Joana Evangelista, de Vange Leonel
Escrita por Vange Leonel em 2006, Joana Evangelista é uma peça teatral poderosa e visionária que mergulha nos abismos da fé, da sexualidade, da maternidade e da repressão. Inspirando-se livremente na figura histórica de Joana d’Arc e transpondo-a para o Brasil contemporâneo, Vange dá corpo a uma nova Joana — médica, lésbica, transmasculina, abortista convicta e guiada pelas vozes de Santa Catarina de Alexandria e do Arcanjo Miguel.
Encenada pelo grupo Os Satyros, mas até hoje inédita em livro, a peça finalmente chega ao leitor graças à Alameda Editorial, revelando uma dramaturgia rara, híbrida e insubmissa. Entre a cela e o consultório, entre o delírio místico e a denúncia política, Joana Evangelista confronta o patriarcado, o sistema judiciário e a moral sexual com a lâmina de uma escrita afiada, feminista e herética. Neste palco de grades móveis e úteros insurgentes, Vange Leonel entrega uma heroína dois-em-um — mártir e santa, pecadora e médica, lésbica e transgressora — cuja dor e desejo anunciam um novo evangelho para os tempos sombrios.
Sobre a Autora:
Vange Leonel (1963–2014) foi cantora, compositora, escritora, dramaturga, poeta e militante feminista e lésbica. Ficou conhecida nacionalmente como vocalista da banda Nau e, depois, como autora do hit “Noite Preta”. Ao longo da vida, construiu uma obra múltipla e engajada, que inclui colunas na imprensa, contos, romances, ensaios, canções e peças de teatro. Em todas as suas criações, Vange desafiou as normas de gênero, denunciou as violências contra corpos dissidentes e reivindicou liberdade sexual, política e estética como
formas de existência e resistência.
PERSONAGENS
Joana Evangelista: 38 anos, médica especializada em ginecologia e obstetrícia.
Carlos Darwin: 50 e poucos anos, o novo chefe de polícia da delegacia.
Carcereiro: entre 20 e 40 anos, policial encarregado da carceragem.
Advogado: 40 e poucos anos, advogado de Joana Evangelista.
Catarina: Uma moça jovem, alegre, piedosa e bonita. Amiga de Joana.
Mulher: Uma jovem que foi à clínica fazer um aborto.
ÉPOCA
Atual.
LUGAR
Primeira cena: sala de cirurgia em uma clínica de aborto.
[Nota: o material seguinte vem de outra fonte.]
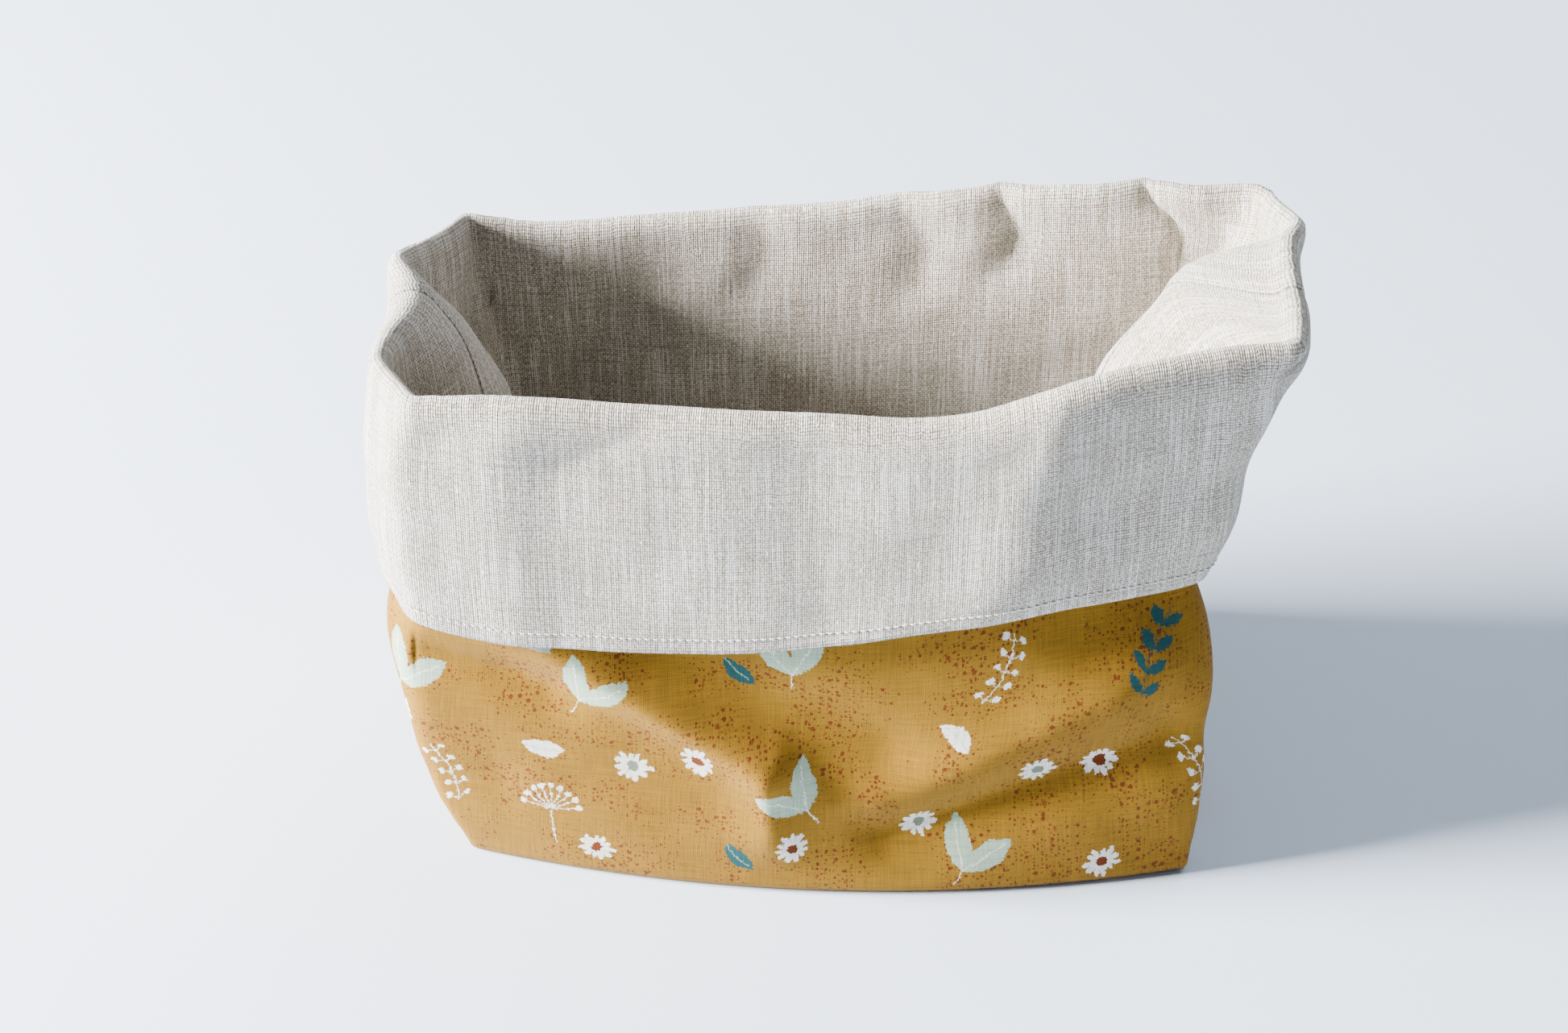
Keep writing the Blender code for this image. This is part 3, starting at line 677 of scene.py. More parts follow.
class Value:
    """A number that a material's nodes work out; sums and products of it add Math nodes."""

    def __init__(self, painter: "Painter", socket: bpy.types.NodeSocket) -> None:
        """Keep the node tree's painter and the socket that gives the number."""
        self.painter = painter
        self.socket = socket

    def __add__(self, other: "Value | float") -> "Value":
        """This plus other."""
        return self.painter.math("ADD", self, other)

    def __radd__(self, other: float) -> "Value":
        """Other plus this."""
        return self.painter.math("ADD", other, self)

    def __sub__(self, other: "Value | float") -> "Value":
        """This less other."""
        return self.painter.math("SUBTRACT", self, other)

    def __rsub__(self, other: float) -> "Value":
        """Other less this."""
        return self.painter.math("SUBTRACT", other, self)

    def __mul__(self, other: "Value | float") -> "Value":
        """This times other."""
        return self.painter.math("MULTIPLY", self, other)

    def __rmul__(self, other: float) -> "Value":
        """Other times this."""
        return self.painter.math("MULTIPLY", other, self)

    def __truediv__(self, other: "Value | float") -> "Value":
        """This over other."""
        return self.painter.math("DIVIDE", self, other)

    def __abs__(self) -> "Value":
        """This without its sign."""
        return self.painter.math("ABSOLUTE", self)

    def __pow__(self, other: float) -> "Value":
        """This to a power."""
        return self.painter.math("POWER", self, other)

    def __mod__(self, other: float) -> "Value":
        """The rest of this over other, never below zero."""
        return self.painter.math("FLOORED_MODULO", self, other)


class Painter:
    """Builds one material's nodes."""

    def __init__(self, name: str) -> None:
        """Make a new material with a bare Principled shader.

        Args:
            name: The material's name.
        """
        self.material = bpy.data.materials.new(name)
        self.material.use_nodes = True
        self.tree = self.material.node_tree
        self.shader = self.tree.nodes["Principled BSDF"]

    def put(self, socket: bpy.types.NodeSocket, value: "Value | float | tuple") -> None:
        """Link a value to a socket, or set it there."""
        if isinstance(value, Value):
            self.tree.links.new(value.socket, socket)
        else:
            socket.default_value = value

    def node(self, kind: str, inputs: dict | None = None, **settings: object) -> bpy.types.Node:
        """Add a node.

        Args:
            kind: The node's type name.
            inputs: Values for its sockets, by name or number.
            **settings: The node's own settings.

        Returns:
            The new node.
        """
        node = self.tree.nodes.new(kind)
        for name, value in settings.items():
            setattr(node, name, value)
        for name, value in (inputs or {}).items():
            self.put(node.inputs[name], value)
        return node

    def math(self, operation: str, *values: "Value | float") -> Value:
        """A Math node on one, two or three values."""
        node = self.node("ShaderNodeMath", dict(enumerate(values)), operation=operation)
        return Value(self, node.outputs[0])

    def least(self, first: Value, second: "Value | float") -> Value:
        """The smaller of two values."""
        return self.math("MINIMUM", first, second)

    def most(self, first: Value, second: "Value | float") -> Value:
        """The larger of two values."""
        return self.math("MAXIMUM", first, second)

    def step(self, value: Value, start: float, end: float) -> Value:
        """A soft step from 0 at start to 1 at end."""
        inputs = {"Value": value, "From Min": start, "From Max": end}
        node = self.node("ShaderNodeMapRange", inputs, interpolation_type="SMOOTHSTEP")
        return Value(self, node.outputs["Result"])

    def inside(self, distance: Value, soft: float = 0.16) -> Value:
        """1 where a distance in millimetres is below zero, with a soft edge."""
        return self.step(distance, soft, -soft)

    def cloth_place(self) -> tuple[Value, Value]:
        """The place on the flat cloth in millimetres, along it and up it."""
        uv = self.node("ShaderNodeUVMap", uv_map="cloth")
        parts = self.node("ShaderNodeSeparateXYZ", {0: Value(self, uv.outputs["UV"])})
        return Value(self, parts.outputs["X"]), Value(self, parts.outputs["Y"])

    def vector(self, x: "Value | float", y: "Value | float", z: "Value | float" = 0.0) -> Value:
        """A vector of three values."""
        return Value(self, self.node("ShaderNodeCombineXYZ", {0: x, 1: y, 2: z}).outputs[0])

    def noise(self, x: Value, y: Value, size: tuple[float, float], detail: float, seed: float) -> Value:
        """Cloudy values from 0 to 1.

        Args:
            x: Place along the cloth in millimetres.
            y: Place up the cloth in millimetres.
            size: Size of the clouds both ways, in millimetres.
            detail: How many finer layers they have.
            seed: Any number; another one gives other clouds.

        Returns:
            The clouds' value.
        """
        place = self.vector(x / size[0] + seed, y / size[1] - seed)
        inputs = {"Vector": place, "Scale": 1.0, "Detail": detail, "Roughness": 0.55}
        node = self.node("ShaderNodeTexNoise", inputs, noise_dimensions="2D")
        return Value(self, node.outputs["Fac"])

    def mix(self, share: "Value | float", first: "Value | tuple", second: "Value | tuple") -> Value:
        """A colour between two colours."""
        node = self.node("ShaderNodeMix", {0: share}, data_type="RGBA")
        self.put(node.inputs[6], first)
        self.put(node.inputs[7], second)
        return Value(self, node.outputs[2])

    def toned(self, colour: Value, value: Value, tone: "Tone", other: tuple) -> Value:
        """A colour with another one laid over it where a value reaches a tone's range."""
        return self.mix(self.step(value, tone.start, tone.full) * tone.share, colour, other)

    def bump(self, height: Value, distance: float, strength: float, below: "Value | None" = None) -> Value:
        """A surface normal bent by a height field, over another one where given."""
        inputs = {"Height": height, "Distance": distance, "Strength": strength}
        if below is not None:
            inputs["Normal"] = below
        return Value(self, self.node("ShaderNodeBump", inputs).outputs["Normal"])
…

Demais cenas: no interior de uma delegacia de polícia em São Paulo, Brasil, a ação ocorre entre uma cela e uma sala de inquérito. Na sala de inquérito há uma mesa e duas cadeiras. Na cela, apenas uma cama de armar, um colchonete e um travesseiro, cobertos por um lençol branco. O interior da cela, porém, é um espaço que ora se amplia, ora encolhe.
A grade, móvel, delimita o espaço interno da cela: ele muda conforme a cena e a impressão de claustrofobia que se quer causar. Não há indicações no texto sobre os momentos em que o ângulo da grade deve ser amplo ou agudo. Cabe ao diretor e atores estabelecer os momentos em que a cela torna-se mais ou menos claustrofóbica.